A friend is a calling that also is attained through the fire of trials and temptations. If you do not learn to be friends with a person, you will not be able to be friends with God. God will not call anyone His friend without first testing his friendship for faithfulness. Job, as it turned out, did not have friends, there were three envious people close to him, waiting for an opportunity to mock him, so the wrath of God flared up on them: And so it was, after the Lord had spoken these words to Job, that the Lord said to Eliphaz the Temanite, “My wrath is aroused against you and your two friends, for you have not spoken of Me what is right, as My servant Job has. Now therefore, take for yourselves seven bulls and seven rams, go to My servant Job, and offer up for yourselves a burnt offering; and My servant Job shall pray for you. For I will accept him, lest I deal with you according to your folly; because you have not spoken of Me what is right, as My servant Job has.” (Job.42:7,8). 

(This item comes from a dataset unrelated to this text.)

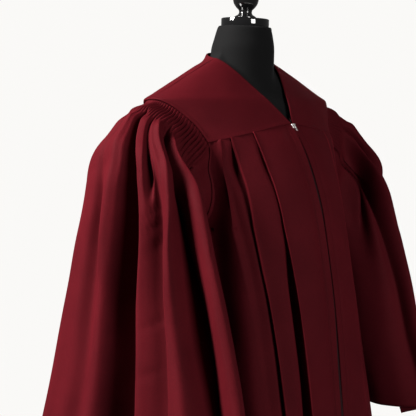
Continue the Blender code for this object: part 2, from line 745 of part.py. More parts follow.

The friendship between David and Jonathan was also tested by David's calamities, but it survived because Jonathan was a true friend of David. God is looking for true and faithful friends for Himself, and it is impossible to be an unfaithful friend in human friendships and to be a faithful friend for the Lord. True friendship is always built on love. John says: If someone says, “I love God,” and hates his brother, he is a liar; for he who does not love his brother whom he has seen, how can he love God whom he has not seen? (1Jn.4:20).